Repeat the listing in full, exactly as it stands.
═══ Source excerpt ═══
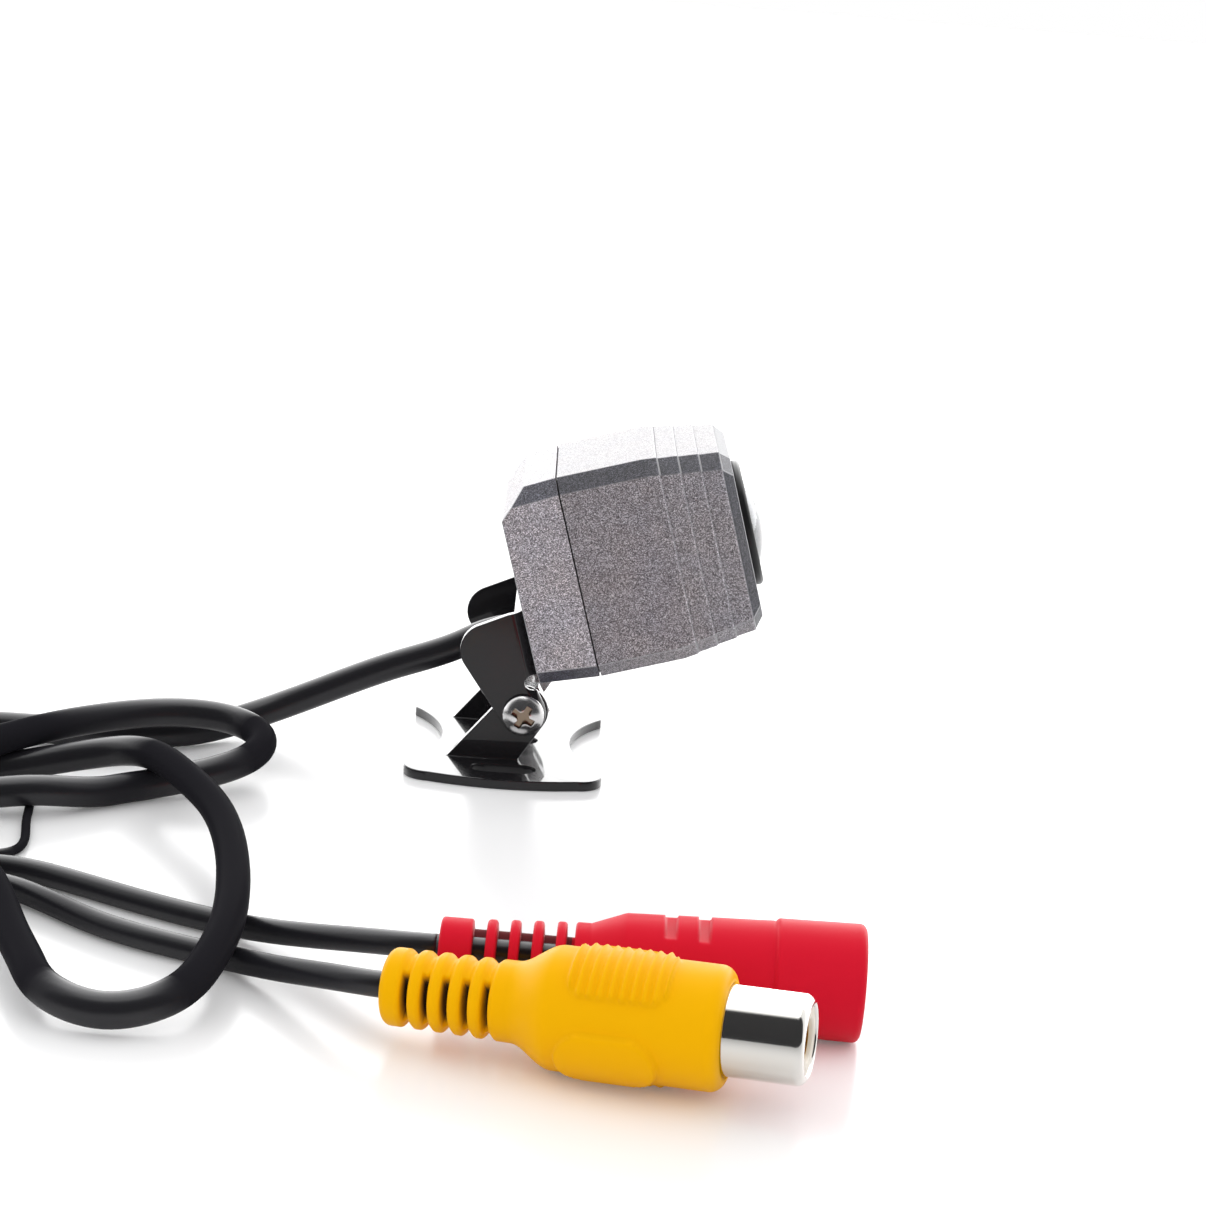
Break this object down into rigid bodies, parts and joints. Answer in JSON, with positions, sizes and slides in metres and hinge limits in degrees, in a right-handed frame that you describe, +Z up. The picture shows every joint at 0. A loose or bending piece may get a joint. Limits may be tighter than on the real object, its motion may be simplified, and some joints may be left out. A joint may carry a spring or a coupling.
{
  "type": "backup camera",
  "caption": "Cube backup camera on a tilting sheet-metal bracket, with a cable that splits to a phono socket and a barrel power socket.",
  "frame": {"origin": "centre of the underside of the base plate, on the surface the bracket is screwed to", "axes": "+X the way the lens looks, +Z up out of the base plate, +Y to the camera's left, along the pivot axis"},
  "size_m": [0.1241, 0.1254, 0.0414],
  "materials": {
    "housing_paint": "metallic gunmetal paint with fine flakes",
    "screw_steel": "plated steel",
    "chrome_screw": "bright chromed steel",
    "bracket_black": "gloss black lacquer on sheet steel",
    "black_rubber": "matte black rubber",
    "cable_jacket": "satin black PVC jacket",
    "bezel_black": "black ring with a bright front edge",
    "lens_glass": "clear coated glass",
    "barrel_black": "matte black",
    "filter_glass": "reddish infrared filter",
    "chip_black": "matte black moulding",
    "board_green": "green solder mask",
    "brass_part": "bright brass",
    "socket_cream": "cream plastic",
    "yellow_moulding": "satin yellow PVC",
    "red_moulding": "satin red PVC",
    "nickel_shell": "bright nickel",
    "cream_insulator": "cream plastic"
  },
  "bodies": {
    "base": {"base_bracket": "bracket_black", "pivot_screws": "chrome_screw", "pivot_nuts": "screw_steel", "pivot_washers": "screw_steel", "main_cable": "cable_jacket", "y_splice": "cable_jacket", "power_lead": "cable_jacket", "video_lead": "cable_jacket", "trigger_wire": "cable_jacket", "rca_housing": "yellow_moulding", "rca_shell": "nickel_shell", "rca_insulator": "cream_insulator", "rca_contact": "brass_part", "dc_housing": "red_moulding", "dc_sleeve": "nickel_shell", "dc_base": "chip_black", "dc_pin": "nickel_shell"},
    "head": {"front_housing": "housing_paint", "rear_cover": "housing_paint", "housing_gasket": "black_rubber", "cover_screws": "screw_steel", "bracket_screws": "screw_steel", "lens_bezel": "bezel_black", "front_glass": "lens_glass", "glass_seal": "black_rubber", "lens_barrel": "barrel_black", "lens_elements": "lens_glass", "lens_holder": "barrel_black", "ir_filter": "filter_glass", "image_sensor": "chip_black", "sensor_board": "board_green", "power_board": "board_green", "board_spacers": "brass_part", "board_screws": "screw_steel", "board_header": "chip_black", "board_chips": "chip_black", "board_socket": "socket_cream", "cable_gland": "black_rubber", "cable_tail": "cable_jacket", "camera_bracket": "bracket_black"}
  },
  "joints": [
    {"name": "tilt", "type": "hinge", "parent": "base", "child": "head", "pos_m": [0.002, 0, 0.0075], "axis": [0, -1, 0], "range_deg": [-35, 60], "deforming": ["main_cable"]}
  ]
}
═══
[Full solution]:
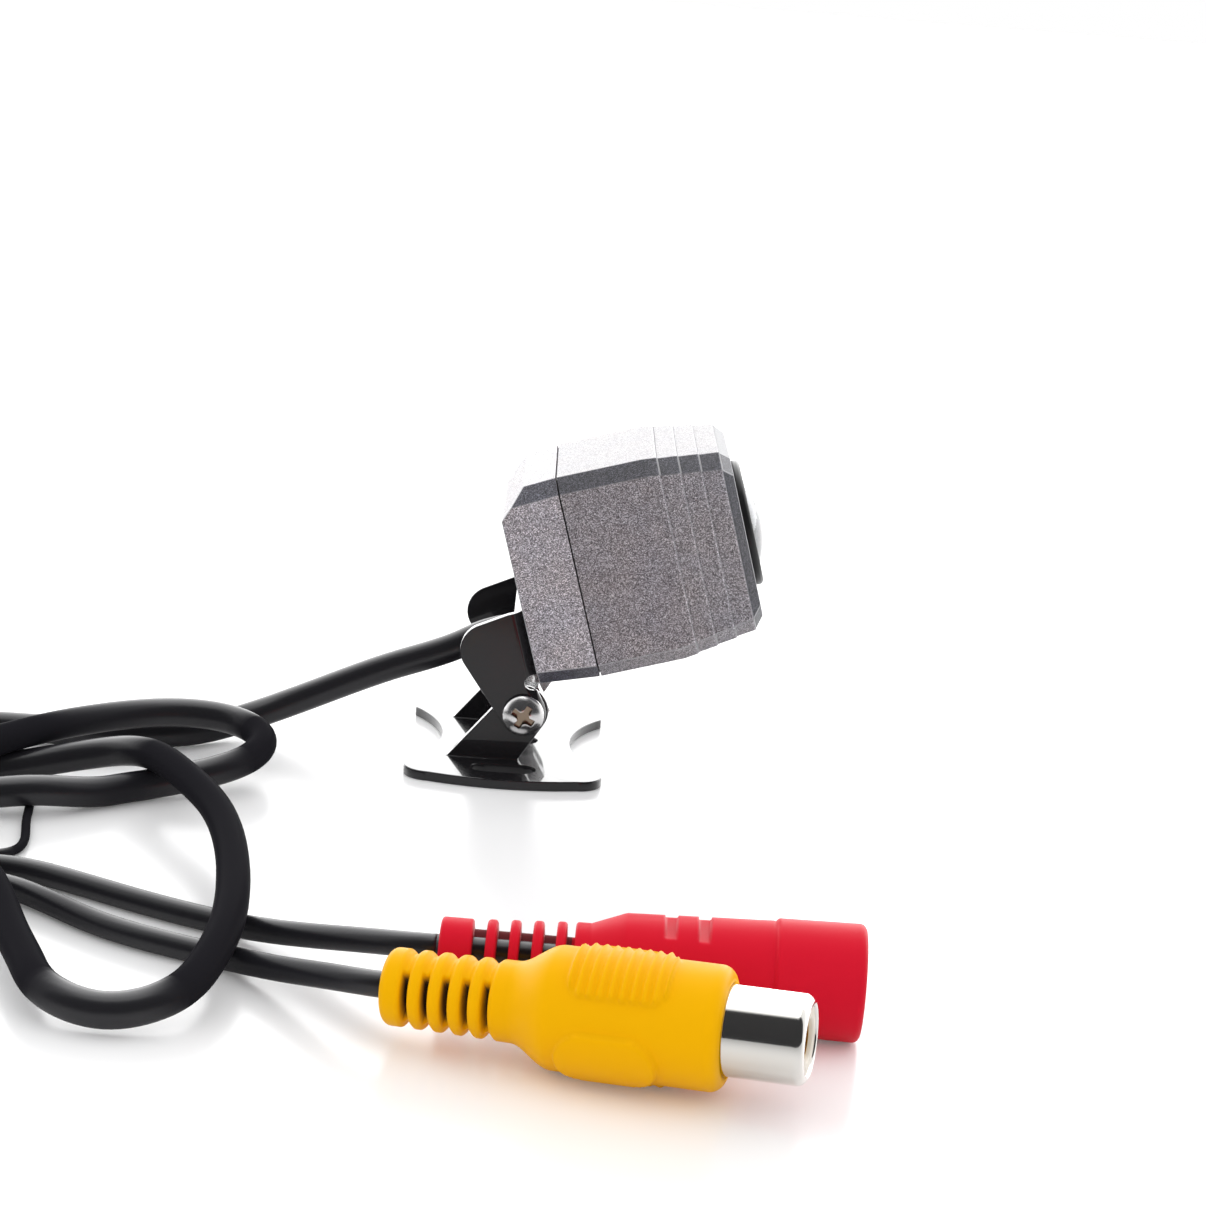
Break this object down into rigid bodies, parts and joints. Answer in JSON, with positions, sizes and slides in metres and hinge limits in degrees, in a right-handed frame that you describe, +Z up. The picture shows every joint at 0. A loose or bending piece may get a joint. Limits may be tighter than on the real object, its motion may be simplified, and some joints may be left out. A joint may carry a spring or a coupling.
{
  "type": "backup camera",
  "caption": "Cube backup camera on a tilting sheet-metal bracket, with a cable that splits to a phono socket and a barrel power socket.",
  "frame": {"origin": "centre of the underside of the base plate, on the surface the bracket is screwed to", "axes": "+X the way the lens looks, +Z up out of the base plate, +Y to the camera's left, along the pivot axis"},
  "size_m": [0.1241, 0.1254, 0.0414],
  "materials": {
    "housing_paint": "metallic gunmetal paint with fine flakes",
    "screw_steel": "plated steel",
    "chrome_screw": "bright chromed steel",
    "bracket_black": "gloss black lacquer on sheet steel",
    "black_rubber": "matte black rubber",
    "cable_jacket": "satin black PVC jacket",
    "bezel_black": "black ring with a bright front edge",
    "lens_glass": "clear coated glass",
    "barrel_black": "matte black",
    "filter_glass": "reddish infrared filter",
    "chip_black": "matte black moulding",
    "board_green": "green solder mask",
    "brass_part": "bright brass",
    "socket_cream": "cream plastic",
    "yellow_moulding": "satin yellow PVC",
    "red_moulding": "satin red PVC",
    "nickel_shell": "bright nickel",
    "cream_insulator": "cream plastic"
  },
  "bodies": {
    "base": {"base_bracket": "bracket_black", "pivot_screws": "chrome_screw", "pivot_nuts": "screw_steel", "pivot_washers": "screw_steel", "main_cable": "cable_jacket", "y_splice": "cable_jacket", "power_lead": "cable_jacket", "video_lead": "cable_jacket", "trigger_wire": "cable_jacket", "rca_housing": "yellow_moulding", "rca_shell": "nickel_shell", "rca_insulator": "cream_insulator", "rca_contact": "brass_part", "dc_housing": "red_moulding", "dc_sleeve": "nickel_shell", "dc_base": "chip_black", "dc_pin": "nickel_shell"},
    "head": {"front_housing": "housing_paint", "rear_cover": "housing_paint", "housing_gasket": "black_rubber", "cover_screws": "screw_steel", "bracket_screws": "screw_steel", "lens_bezel": "bezel_black", "front_glass": "lens_glass", "glass_seal": "black_rubber", "lens_barrel": "barrel_black", "lens_elements": "lens_glass", "lens_holder": "barrel_black", "ir_filter": "filter_glass", "image_sensor": "chip_black", "sensor_board": "board_green", "power_board": "board_green", "board_spacers": "brass_part", "board_screws": "screw_steel", "board_header": "chip_black", "board_chips": "chip_black", "board_socket": "socket_cream", "cable_gland": "black_rubber", "cable_tail": "cable_jacket", "camera_bracket": "bracket_black"}
  },
  "joints": [
    {"name": "tilt", "type": "hinge", "parent": "base", "child": "head", "pos_m": [0.002, 0, 0.0075], "axis": [0, -1, 0], "range_deg": [-35, 60], "deforming": ["main_cable"]}
  ]
}